There’s a feeling that lad culture at UK universities is on the increase, and if that’s the case, it’s the product of several intersecting trends.

Our students are coming of age in a demanding economic climate, with intense competition for jobs and a housing bubble that means financial security is pie in the sky.

Furthermore, postfeminist mythology teaches young men that women have the upper hand, that they “want it all” even in austerity.

Laddism is an equal-opportunity oppressor – racism, classism, homophobia and transphobia are all part of its portfolio – but the viciousness of its sexism (exemplified by this article’s opening quote) reflects a conviction that women need to be put in their place.

The rape jokes which are its apotheosis don’t represent uncontrolled lust – they’re the aggression bred by lost entitlement and the need for someone to blame.

Neoliberalism creates this dog-eat-dog mindset, which is rampant in the higher education sector where lad cultures thrive. The marketised university is a place where only economic values matter, a callousness mirrored in student social life.

Popular social media portals Rate Your Shag and Spotted, replete with laddish banter, showcase modes of sexualised audit which reflect this market absorption. Laddism has waxed and waned over the decades in response to particular contexts (and often linked to shifting gender roles), and is currently being nurtured on the consumerist campus. Its future is foretold in the US, where higher education markets are entrenched and sexual violence is rife.

The neoliberal university is also a difficult place from which to speak out. NUS President Toni Pearce recently accused UK institutions of ignoring lad culture, and in the highly marketised US, universities are often criticised for covering up violent crime in order to maintain enrolments.

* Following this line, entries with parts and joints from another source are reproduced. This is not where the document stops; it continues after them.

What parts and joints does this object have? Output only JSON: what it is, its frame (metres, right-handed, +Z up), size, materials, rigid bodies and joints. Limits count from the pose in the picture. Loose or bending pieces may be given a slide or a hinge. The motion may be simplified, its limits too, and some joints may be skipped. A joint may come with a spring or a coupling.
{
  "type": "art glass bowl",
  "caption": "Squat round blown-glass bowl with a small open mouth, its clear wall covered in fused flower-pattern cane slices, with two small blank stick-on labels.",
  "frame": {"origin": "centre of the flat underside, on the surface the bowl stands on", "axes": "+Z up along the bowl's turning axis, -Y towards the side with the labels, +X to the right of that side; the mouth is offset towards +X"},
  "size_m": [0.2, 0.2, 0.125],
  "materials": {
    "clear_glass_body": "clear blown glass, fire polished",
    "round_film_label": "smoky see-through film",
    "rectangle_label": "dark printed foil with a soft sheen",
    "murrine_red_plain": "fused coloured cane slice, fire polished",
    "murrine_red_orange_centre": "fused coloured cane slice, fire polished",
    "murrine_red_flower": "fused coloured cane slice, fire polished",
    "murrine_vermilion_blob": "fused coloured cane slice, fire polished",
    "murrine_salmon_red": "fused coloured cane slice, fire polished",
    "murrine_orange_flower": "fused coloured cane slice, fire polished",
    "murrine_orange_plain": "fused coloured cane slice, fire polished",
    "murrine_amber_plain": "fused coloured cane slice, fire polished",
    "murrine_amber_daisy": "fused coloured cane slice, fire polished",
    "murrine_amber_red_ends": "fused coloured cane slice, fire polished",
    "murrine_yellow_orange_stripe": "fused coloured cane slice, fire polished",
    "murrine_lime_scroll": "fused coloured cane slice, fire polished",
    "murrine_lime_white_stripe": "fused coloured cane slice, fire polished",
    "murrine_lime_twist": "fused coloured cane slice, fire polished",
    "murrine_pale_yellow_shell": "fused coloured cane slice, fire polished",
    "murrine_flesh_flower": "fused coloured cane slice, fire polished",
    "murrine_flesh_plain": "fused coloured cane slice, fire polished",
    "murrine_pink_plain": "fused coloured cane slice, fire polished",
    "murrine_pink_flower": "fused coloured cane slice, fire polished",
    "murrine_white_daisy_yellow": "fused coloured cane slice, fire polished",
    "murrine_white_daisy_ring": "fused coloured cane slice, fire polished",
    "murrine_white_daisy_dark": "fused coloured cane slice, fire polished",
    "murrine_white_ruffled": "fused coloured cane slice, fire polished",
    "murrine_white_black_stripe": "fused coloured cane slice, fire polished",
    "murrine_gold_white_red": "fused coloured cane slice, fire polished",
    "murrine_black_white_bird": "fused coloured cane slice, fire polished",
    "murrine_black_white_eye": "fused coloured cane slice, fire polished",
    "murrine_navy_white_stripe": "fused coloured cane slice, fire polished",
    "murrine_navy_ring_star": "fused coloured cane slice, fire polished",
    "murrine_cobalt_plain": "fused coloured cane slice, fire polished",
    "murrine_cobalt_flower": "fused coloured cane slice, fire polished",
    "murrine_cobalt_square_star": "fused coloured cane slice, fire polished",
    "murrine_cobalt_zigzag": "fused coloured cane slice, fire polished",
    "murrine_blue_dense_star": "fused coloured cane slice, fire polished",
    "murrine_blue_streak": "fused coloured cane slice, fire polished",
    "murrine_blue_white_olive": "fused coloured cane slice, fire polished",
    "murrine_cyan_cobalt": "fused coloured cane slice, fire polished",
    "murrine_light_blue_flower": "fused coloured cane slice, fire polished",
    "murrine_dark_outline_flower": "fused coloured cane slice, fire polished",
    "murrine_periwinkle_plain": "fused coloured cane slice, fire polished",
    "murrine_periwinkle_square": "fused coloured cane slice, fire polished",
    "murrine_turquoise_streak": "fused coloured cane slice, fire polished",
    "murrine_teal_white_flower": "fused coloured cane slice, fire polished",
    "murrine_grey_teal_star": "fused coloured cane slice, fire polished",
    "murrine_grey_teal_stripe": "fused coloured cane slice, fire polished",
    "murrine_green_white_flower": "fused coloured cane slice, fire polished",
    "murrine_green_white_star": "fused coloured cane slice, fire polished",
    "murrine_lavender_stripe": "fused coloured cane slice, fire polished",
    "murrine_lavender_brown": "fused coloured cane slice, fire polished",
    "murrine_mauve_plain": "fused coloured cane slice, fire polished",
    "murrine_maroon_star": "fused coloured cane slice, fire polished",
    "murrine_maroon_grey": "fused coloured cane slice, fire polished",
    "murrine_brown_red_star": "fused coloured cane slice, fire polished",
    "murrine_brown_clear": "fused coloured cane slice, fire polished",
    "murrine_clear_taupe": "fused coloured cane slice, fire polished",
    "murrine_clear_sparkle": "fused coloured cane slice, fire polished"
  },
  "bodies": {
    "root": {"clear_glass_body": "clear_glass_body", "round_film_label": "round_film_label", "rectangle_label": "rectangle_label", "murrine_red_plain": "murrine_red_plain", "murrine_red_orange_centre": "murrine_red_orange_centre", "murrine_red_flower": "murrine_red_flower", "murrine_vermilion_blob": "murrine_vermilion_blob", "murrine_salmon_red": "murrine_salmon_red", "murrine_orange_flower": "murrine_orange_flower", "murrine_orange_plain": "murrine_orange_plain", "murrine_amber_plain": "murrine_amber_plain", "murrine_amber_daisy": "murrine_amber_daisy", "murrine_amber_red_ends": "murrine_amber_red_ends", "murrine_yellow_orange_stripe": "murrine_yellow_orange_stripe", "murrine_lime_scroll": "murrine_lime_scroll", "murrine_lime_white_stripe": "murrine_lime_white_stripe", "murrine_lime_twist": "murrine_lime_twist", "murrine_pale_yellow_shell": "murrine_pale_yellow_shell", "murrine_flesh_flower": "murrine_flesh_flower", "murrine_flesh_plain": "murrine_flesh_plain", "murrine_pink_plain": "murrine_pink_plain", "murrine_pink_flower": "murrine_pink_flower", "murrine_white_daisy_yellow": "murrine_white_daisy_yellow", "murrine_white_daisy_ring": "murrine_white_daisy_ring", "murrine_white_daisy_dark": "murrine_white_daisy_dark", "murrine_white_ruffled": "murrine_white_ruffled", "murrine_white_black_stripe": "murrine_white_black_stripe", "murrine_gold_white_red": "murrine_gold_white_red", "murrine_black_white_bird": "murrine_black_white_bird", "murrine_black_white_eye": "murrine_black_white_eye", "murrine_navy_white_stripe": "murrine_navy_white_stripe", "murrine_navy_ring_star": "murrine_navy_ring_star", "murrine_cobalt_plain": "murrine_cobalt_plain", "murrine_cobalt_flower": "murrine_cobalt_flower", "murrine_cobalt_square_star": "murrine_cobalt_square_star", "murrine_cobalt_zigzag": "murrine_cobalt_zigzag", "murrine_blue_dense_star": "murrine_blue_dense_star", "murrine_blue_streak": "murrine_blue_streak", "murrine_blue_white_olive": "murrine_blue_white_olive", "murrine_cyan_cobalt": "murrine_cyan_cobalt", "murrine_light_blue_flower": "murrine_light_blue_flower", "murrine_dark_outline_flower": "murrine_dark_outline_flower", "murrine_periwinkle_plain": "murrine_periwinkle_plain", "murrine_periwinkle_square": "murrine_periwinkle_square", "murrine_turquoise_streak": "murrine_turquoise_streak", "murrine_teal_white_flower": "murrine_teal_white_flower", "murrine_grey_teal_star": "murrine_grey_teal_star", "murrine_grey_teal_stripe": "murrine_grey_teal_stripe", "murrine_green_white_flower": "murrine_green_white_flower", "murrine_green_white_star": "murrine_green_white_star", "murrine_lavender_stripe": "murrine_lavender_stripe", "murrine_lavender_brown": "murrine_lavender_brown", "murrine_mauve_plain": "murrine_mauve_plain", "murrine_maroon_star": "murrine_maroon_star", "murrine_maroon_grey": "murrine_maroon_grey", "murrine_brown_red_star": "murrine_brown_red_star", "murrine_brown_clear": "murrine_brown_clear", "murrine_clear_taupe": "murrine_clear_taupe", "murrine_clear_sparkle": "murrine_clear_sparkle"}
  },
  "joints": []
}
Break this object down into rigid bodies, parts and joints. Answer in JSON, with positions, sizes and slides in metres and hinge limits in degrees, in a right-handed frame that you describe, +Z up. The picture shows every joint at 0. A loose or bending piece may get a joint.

The pressure-cooker culture among academics is creating an individualism which means that we turn a blind eye while trying to keep our jobs (at best) and advance our careers (at worst). The outsourcing of essential services such as campus security and student counselling may mean there are fewer qualified people to listen to students who are victimised.

With this in mind, the recent press interest in the issue of lad culture, and the campaigns, research and initiatives inspired by the NUS reports or led by its national strategy team, present an opportunity to hold universities accountable. As more tales of student sexism materialise, institutions should be pressured to:

  • Create and publicise clear reporting and referral pathways for students of all genders who experience harassment and violence.
  • Develop targeted prevention work (there are a number of potential models, such as Oxford’s Good Lad workshops, the consent education being delivered at Cambridge and the bystander intervention initiative at the University of the West of England).
  • Reflect upon institutional values and how these are expressed in campus communities. Even if marketisation is now an unstoppable juggernaut (and I question this assumption), we can resist its assault on our collective consciousness.